> [Directions for this task]: From the entries below, report how many lines contain the string "document". Give only that number.

> [Records to use]:
=====

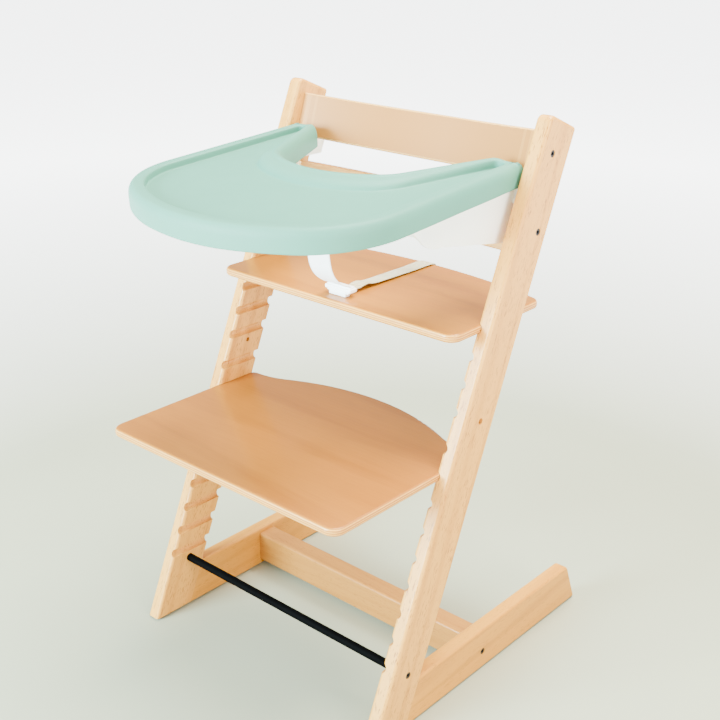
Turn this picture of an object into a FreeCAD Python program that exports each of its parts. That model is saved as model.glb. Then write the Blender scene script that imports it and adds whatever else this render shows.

=====

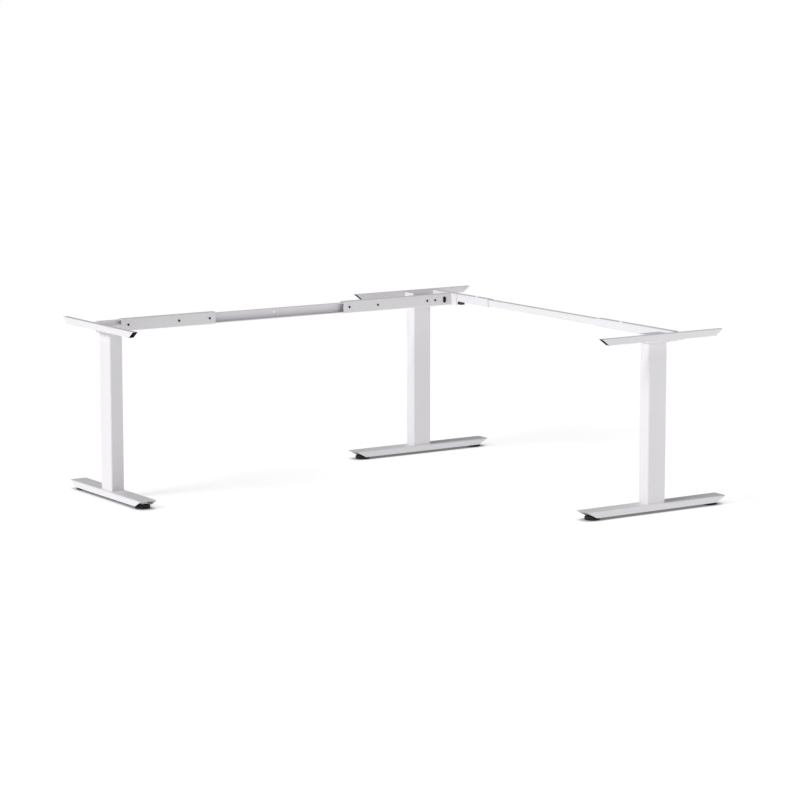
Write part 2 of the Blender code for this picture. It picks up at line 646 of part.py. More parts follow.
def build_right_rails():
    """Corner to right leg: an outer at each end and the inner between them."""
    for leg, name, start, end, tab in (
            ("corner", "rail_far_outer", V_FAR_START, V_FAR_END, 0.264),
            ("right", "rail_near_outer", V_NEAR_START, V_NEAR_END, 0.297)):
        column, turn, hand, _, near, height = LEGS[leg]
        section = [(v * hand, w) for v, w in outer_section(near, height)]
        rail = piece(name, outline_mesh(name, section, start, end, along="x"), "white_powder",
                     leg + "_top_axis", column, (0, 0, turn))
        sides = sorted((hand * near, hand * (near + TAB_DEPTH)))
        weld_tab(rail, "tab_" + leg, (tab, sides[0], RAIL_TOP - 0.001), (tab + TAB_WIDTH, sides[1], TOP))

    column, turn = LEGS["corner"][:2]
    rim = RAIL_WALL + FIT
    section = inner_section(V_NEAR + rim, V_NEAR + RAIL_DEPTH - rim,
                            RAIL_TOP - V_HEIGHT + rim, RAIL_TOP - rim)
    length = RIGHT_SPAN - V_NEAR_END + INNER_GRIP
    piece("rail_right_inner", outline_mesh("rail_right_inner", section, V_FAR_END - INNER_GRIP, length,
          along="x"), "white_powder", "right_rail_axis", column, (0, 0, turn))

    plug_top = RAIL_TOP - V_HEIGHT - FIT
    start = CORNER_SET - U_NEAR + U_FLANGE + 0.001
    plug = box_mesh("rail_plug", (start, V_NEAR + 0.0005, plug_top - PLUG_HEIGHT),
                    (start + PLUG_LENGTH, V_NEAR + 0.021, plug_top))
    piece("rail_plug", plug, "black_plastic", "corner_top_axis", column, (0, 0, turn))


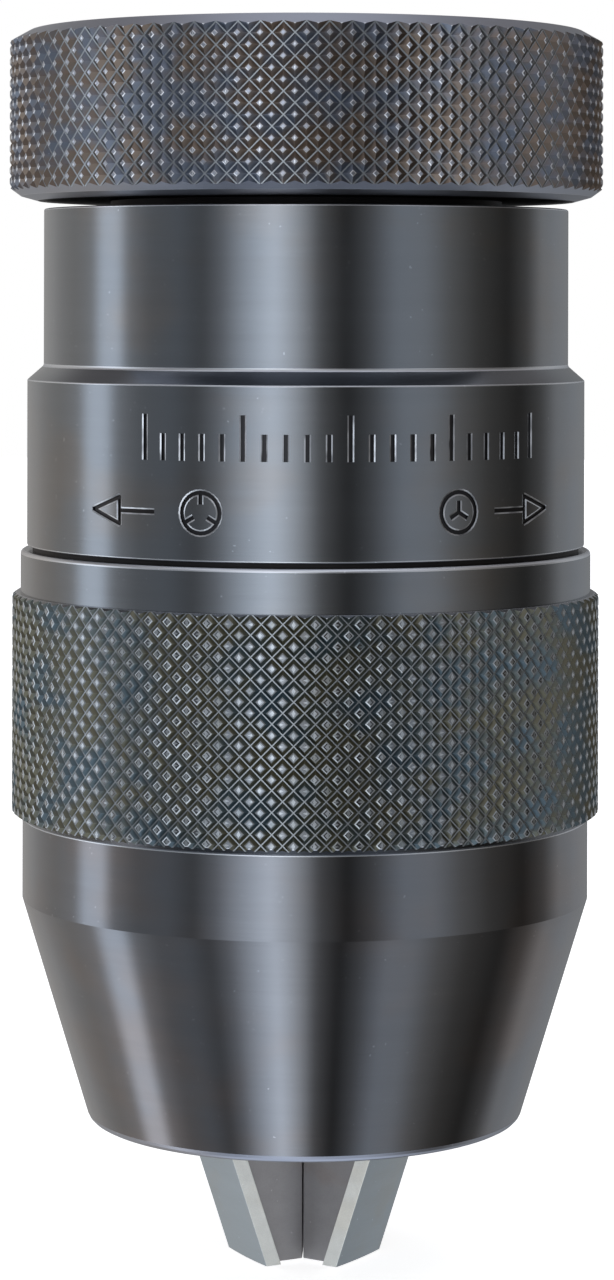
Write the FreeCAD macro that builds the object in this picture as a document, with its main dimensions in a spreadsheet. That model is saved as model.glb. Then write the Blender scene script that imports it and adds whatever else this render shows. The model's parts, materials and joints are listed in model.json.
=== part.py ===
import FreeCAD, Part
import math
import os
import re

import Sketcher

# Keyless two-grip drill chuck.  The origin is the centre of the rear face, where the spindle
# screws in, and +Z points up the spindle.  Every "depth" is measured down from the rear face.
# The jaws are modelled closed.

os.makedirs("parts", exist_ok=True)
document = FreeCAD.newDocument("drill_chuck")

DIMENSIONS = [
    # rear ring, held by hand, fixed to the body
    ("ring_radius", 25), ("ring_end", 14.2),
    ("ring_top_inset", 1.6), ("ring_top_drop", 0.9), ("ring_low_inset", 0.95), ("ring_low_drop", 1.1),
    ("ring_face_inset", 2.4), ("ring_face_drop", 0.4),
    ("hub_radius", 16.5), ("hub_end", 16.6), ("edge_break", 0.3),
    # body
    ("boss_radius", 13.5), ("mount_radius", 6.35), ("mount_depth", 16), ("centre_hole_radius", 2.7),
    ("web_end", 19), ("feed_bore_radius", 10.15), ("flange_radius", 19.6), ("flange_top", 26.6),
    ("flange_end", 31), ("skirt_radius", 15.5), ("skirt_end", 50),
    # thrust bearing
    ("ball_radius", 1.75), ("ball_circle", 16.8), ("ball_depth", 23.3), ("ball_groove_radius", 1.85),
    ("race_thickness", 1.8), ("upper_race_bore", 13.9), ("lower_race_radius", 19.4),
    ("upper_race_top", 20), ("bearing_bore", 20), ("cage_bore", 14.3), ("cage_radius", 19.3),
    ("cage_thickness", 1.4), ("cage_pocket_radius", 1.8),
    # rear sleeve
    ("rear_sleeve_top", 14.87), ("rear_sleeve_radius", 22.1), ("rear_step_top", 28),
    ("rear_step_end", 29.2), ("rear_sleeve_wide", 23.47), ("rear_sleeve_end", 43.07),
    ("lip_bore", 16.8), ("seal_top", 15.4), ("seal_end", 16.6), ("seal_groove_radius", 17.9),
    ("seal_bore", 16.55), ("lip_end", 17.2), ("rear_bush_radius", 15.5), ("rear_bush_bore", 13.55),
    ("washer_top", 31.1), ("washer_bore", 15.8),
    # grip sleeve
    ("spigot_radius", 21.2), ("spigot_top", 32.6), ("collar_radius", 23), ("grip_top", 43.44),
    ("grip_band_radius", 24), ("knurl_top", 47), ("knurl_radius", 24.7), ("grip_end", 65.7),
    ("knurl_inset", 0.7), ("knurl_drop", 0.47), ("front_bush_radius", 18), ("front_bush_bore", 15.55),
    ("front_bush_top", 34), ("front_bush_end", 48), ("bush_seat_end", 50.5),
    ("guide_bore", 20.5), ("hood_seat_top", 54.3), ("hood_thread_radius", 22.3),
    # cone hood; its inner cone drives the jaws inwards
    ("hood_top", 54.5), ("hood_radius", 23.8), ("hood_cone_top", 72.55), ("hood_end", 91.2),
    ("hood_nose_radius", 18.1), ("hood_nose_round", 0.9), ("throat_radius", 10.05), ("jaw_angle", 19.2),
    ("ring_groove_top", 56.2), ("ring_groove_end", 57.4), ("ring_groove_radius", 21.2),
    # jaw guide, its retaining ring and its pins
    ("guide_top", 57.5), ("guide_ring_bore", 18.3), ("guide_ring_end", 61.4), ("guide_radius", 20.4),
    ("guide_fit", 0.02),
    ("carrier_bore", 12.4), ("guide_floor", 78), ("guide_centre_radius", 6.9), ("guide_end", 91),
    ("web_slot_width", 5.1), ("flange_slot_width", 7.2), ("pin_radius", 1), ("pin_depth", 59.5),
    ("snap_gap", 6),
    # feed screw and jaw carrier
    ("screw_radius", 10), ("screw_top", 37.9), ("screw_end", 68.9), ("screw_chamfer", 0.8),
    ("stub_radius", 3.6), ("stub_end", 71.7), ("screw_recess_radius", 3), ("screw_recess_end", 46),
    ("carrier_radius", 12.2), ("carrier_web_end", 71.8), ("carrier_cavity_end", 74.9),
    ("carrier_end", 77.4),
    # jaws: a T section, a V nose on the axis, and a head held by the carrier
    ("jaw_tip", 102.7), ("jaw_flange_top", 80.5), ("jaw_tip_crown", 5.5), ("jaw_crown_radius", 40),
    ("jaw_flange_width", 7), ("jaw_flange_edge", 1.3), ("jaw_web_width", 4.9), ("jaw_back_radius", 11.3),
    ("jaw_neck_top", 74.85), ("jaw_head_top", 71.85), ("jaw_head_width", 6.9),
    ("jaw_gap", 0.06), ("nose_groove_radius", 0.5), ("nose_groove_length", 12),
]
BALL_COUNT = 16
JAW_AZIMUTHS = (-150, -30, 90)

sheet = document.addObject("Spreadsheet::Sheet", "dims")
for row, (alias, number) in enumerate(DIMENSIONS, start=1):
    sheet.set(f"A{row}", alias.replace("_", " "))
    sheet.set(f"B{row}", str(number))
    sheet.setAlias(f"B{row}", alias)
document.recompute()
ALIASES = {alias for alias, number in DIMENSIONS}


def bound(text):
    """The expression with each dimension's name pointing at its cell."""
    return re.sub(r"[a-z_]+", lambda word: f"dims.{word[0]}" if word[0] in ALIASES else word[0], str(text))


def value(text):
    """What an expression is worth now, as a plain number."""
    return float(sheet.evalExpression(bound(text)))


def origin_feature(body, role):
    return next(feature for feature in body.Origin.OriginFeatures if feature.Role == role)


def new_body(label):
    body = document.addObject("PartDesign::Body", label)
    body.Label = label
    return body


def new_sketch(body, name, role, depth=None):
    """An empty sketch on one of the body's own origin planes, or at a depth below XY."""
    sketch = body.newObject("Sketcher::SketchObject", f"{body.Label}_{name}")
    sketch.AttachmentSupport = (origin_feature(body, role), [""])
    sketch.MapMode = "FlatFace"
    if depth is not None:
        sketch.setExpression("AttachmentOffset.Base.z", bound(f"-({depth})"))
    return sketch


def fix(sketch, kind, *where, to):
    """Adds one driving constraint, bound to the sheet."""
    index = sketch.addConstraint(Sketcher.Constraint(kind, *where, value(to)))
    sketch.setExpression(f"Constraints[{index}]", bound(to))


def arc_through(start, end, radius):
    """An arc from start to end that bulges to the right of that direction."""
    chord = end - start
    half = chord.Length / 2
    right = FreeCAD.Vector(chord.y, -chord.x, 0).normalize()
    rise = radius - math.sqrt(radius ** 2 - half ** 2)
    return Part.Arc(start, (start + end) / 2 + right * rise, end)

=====

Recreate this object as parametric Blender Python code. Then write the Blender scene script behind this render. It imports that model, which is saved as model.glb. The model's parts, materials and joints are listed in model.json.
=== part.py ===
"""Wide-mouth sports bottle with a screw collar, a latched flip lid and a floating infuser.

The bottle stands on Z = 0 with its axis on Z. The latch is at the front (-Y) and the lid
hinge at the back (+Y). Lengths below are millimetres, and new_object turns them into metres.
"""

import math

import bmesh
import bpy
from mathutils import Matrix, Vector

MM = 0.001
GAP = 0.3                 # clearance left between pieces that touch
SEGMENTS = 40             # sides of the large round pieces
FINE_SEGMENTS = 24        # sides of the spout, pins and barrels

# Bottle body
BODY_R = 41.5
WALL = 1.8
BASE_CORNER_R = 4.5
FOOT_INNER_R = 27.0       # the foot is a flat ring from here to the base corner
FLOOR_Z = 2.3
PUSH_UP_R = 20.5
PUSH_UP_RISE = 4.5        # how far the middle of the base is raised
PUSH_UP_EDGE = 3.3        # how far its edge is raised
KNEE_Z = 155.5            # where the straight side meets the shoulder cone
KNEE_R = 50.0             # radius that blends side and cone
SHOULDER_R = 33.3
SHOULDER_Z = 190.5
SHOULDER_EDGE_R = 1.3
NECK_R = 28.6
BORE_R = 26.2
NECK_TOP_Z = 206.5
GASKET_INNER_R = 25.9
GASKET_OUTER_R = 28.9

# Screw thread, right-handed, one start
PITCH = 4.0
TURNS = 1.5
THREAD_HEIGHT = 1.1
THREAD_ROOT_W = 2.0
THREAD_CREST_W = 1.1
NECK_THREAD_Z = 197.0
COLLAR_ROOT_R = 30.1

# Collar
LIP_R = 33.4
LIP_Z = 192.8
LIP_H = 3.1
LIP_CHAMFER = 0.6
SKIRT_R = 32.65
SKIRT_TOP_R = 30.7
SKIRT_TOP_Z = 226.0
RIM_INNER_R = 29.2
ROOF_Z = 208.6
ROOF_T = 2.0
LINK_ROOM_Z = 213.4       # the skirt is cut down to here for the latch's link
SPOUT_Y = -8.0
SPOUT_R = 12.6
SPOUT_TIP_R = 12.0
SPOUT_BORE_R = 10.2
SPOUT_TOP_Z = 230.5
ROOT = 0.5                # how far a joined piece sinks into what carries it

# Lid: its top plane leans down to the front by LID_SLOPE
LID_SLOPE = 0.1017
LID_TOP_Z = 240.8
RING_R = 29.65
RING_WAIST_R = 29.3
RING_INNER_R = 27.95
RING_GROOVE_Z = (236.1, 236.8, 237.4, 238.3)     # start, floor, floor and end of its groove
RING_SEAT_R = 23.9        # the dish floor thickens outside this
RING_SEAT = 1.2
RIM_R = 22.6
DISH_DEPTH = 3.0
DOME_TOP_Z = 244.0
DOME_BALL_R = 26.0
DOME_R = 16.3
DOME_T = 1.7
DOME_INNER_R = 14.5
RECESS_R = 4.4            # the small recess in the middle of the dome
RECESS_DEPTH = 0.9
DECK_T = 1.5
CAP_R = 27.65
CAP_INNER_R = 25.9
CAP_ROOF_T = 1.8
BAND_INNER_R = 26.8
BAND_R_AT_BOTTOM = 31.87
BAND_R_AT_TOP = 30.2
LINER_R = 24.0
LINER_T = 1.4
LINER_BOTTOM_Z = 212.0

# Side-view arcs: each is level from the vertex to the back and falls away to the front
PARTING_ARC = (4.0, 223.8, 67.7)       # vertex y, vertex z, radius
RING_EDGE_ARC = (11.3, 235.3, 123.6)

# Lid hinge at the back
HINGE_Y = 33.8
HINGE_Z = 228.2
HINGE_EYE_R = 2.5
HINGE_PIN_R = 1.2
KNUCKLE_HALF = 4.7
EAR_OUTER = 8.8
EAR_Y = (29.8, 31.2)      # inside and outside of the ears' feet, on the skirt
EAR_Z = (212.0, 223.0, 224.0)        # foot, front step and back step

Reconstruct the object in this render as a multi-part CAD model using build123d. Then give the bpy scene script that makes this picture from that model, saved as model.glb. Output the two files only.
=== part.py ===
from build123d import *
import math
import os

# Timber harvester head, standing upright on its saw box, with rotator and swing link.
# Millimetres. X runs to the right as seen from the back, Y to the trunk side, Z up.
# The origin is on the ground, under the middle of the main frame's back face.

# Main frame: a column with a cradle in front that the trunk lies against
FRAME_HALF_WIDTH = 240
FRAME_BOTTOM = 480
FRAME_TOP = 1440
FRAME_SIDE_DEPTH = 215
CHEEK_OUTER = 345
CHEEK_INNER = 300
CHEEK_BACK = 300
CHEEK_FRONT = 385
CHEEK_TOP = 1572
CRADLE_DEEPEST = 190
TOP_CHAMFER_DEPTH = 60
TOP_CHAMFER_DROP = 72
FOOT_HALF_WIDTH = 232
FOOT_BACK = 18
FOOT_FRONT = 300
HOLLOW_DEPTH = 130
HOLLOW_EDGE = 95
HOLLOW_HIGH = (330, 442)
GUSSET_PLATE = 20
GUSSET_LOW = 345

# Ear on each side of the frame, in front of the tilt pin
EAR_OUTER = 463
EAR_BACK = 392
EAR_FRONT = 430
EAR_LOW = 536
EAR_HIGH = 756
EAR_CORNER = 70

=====

> [Solution for this exercise]: 5